Tony Travers, a professor at the London School of Economics, said Kwarteng was "having the blame pinned on him" but acknowledged that his position had been "compromised by the budget package".

"He and Liz Truss were delivering things they believed in... -- a smaller state with lower taxes," Travers told AFP.

"It might've worked if they'd prepared the ground (by saying) we're going to balance lower taxes by lower spending."

An enthusiastic backer of Brexit, the 47-year-old Kwarteng replaced Iraqi-born Nadhim Zahawi, who himself lasted only two months in the second most powerful job in British politics.

After Johnson's resignation, Zahawi took over from Sunak, who resigned as finance minister in opposition to Johnson before then losing out to Truss in the contest for 10 Downing Street.

Four years before the 2016 Brexit vote, Kwarteng joined Truss and other Tory right-wingers to write a free-market manifesto called "Britannia Unchained", which described British workers as "among the worst idlers in the world".

He enthusiastically endorsed Truss's plans for a "lean state" and to put "money back into people's pockets".

In presenting his doomed budget measures, Kwarteng declared it "a very good day for the UK, because we've got a growth plan".

But disquiet among Tory MPs rose before, during and after the party's fractious annual conference earlier this month, as opinion polls show voters strongly opposed to the budget plan, including its tax cuts for the richest. 

Surveys have also shown the main opposition Labour party opening up a massive lead over the ruling Conservatives.

TV swearing 

In his former role as energy minister, Kwarteng drew the ire of green groups after he said Russia's invasion of Ukraine meant the UK needed further investment in North Sea oil and gas drilling, to diversify its energy mix.
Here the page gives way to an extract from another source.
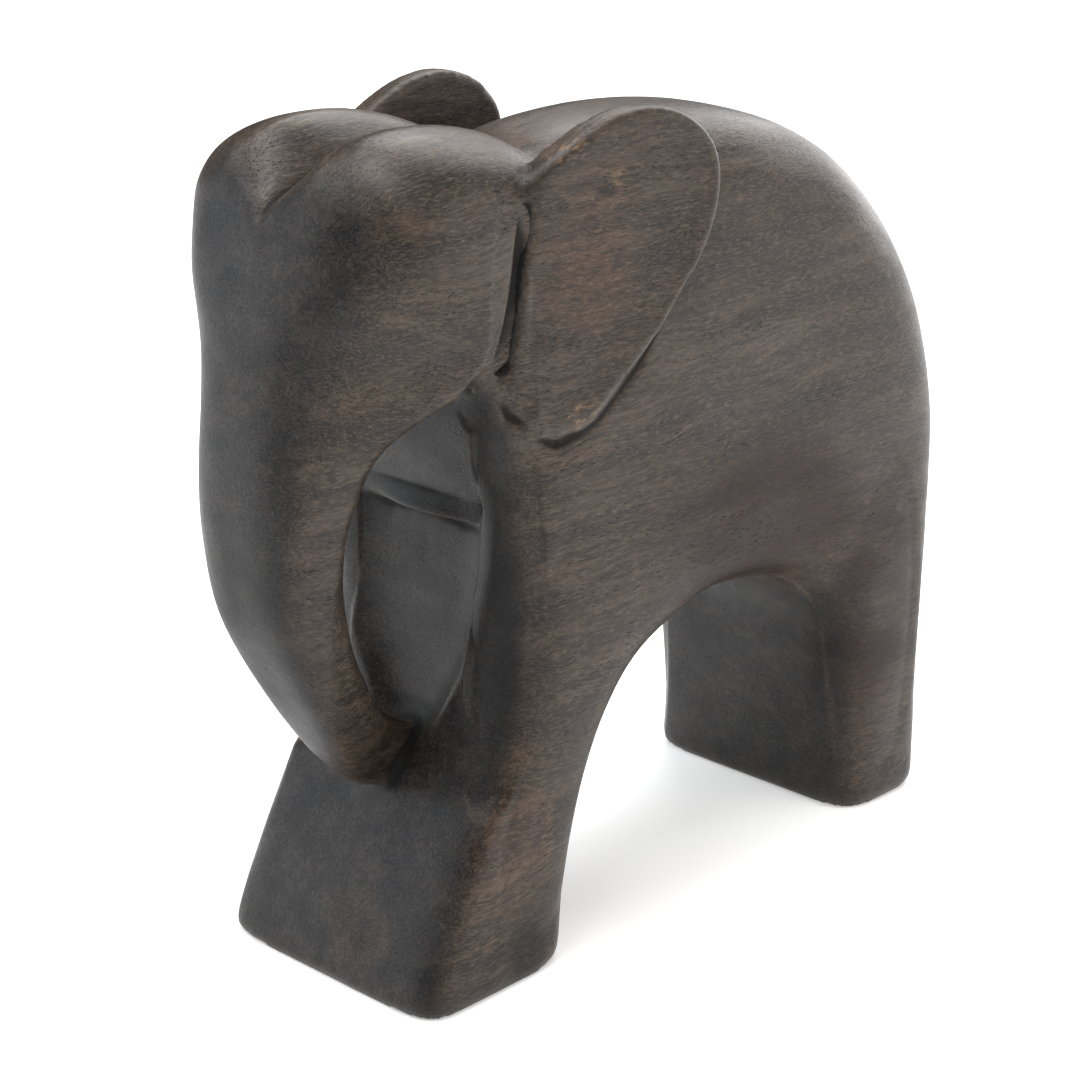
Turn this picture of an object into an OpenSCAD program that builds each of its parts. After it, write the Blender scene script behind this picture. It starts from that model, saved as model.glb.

Britain's first black chancellor of the exchequer, Kwarteng is the London-born son of an economist and lawyer who emigrated from Ghana. 

He won a scholarship to the elite private school Eton, before attending both the University of Cambridge and Harvard University.

While at Cambridge, he represented Trinity College on the highbrow quiz programme "University Challenge", earning his first national media exposure for uttering an expletive when he got a question wrong.

Kwarteng worked as a financial analyst and newspaper columnist before being elected as a Tory MP in 2010.

Former department colleague Mark Fletcher said Kwarteng was "fiercely bright and serious" and also a huge cricket fan.

"If you can explain things to him in a cricket analogy you will always get his attention," he told The Times.

Previously in a relationship with senior Tory MP Amber Rudd, Kwarteng is married to lawyer Harriet Edwards, who gave birth to a daughter last year.